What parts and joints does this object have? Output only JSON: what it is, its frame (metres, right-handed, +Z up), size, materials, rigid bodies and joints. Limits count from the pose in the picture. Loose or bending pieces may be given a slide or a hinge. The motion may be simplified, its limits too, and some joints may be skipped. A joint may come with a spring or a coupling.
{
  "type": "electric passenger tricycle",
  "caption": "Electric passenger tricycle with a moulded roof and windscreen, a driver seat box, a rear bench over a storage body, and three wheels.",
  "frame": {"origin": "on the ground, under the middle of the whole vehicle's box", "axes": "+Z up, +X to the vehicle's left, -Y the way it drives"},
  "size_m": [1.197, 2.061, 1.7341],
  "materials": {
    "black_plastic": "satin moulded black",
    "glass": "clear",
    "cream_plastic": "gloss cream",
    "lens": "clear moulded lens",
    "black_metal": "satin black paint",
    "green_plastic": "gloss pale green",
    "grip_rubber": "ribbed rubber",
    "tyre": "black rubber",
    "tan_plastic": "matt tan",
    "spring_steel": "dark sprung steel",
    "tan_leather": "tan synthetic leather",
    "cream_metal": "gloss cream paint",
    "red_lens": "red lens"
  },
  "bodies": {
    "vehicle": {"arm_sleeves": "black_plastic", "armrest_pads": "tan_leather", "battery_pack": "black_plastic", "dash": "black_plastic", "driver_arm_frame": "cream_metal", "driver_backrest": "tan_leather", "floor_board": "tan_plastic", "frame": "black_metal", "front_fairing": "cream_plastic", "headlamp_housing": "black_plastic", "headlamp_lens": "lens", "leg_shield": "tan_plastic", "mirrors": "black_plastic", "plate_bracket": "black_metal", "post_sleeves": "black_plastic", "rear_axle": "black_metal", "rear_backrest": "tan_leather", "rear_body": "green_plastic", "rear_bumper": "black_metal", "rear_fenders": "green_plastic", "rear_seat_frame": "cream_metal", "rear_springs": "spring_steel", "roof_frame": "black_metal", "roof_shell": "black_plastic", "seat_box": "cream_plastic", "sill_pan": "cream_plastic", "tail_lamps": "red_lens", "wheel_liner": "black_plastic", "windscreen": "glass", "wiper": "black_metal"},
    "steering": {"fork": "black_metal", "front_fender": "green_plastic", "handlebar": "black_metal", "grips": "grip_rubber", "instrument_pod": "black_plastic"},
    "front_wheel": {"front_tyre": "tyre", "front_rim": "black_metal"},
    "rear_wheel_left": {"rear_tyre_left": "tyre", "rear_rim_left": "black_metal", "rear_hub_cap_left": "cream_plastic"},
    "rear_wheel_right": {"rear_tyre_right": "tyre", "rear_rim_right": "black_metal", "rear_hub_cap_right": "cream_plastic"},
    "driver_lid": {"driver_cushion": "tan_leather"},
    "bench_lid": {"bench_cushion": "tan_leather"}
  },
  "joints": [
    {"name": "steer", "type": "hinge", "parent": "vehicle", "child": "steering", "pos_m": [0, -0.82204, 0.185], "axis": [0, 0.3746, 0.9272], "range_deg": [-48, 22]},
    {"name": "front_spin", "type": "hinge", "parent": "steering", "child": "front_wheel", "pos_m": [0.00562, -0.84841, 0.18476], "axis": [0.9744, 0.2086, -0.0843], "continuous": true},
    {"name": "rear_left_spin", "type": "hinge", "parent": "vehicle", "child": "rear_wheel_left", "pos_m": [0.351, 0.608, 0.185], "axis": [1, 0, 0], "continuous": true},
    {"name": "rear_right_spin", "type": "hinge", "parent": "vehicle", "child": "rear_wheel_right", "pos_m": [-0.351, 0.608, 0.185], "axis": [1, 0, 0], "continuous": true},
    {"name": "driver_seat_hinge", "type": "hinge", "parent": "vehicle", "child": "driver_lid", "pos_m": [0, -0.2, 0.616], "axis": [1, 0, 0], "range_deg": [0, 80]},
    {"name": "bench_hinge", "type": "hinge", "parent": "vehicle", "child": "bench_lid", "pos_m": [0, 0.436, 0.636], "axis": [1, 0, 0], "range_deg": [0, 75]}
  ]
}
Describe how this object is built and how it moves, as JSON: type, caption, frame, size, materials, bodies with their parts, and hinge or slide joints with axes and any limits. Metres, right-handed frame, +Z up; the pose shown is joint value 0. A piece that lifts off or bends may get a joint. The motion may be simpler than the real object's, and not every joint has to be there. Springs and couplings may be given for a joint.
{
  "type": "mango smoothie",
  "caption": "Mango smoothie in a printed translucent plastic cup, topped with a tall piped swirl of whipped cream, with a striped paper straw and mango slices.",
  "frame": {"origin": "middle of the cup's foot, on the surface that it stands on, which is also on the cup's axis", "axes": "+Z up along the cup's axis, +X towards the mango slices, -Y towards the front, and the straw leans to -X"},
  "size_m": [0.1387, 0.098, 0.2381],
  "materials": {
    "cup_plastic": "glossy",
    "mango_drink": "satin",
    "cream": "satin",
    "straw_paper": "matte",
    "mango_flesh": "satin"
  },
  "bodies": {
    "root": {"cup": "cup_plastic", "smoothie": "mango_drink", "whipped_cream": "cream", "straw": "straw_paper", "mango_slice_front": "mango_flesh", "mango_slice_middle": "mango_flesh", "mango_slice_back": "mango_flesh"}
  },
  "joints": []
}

++++++++++

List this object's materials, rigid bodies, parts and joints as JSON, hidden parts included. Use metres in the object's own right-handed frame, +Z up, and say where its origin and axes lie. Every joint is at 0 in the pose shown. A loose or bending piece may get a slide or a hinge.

++++++++++

- _Task brief_:
Find each line holding the word "parts" and copy it.

- _Answer in full_:
What parts and joints does this object have? Output only JSON: what it is, its frame (metres, right-handed, +Z up), size, materials, rigid bodies and joints. Limits count from the pose in the picture. Loose or bending pieces may be given a slide or a hinge. The motion may be simplified, its limits too, and some joints may be skipped. A joint may come with a spring or a coupling.
Describe how this object is built and how it moves, as JSON: type, caption, frame, size, materials, bodies with their parts, and hinge or slide joints with axes and any limits. Metres, right-handed frame, +Z up; the pose shown is joint value 0. A piece that lifts off or bends may get a joint. The motion may be simpler than the real object's, and not every joint has to be there. Springs and couplings may be given for a joint.
List this object's materials, rigid bodies, parts and joints as JSON, hidden parts included. Use metres in the object's own right-handed frame, +Z up, and say where its origin and axes lie. Every joint is at 0 in the pose shown. A loose or bending piece may get a slide or a hinge.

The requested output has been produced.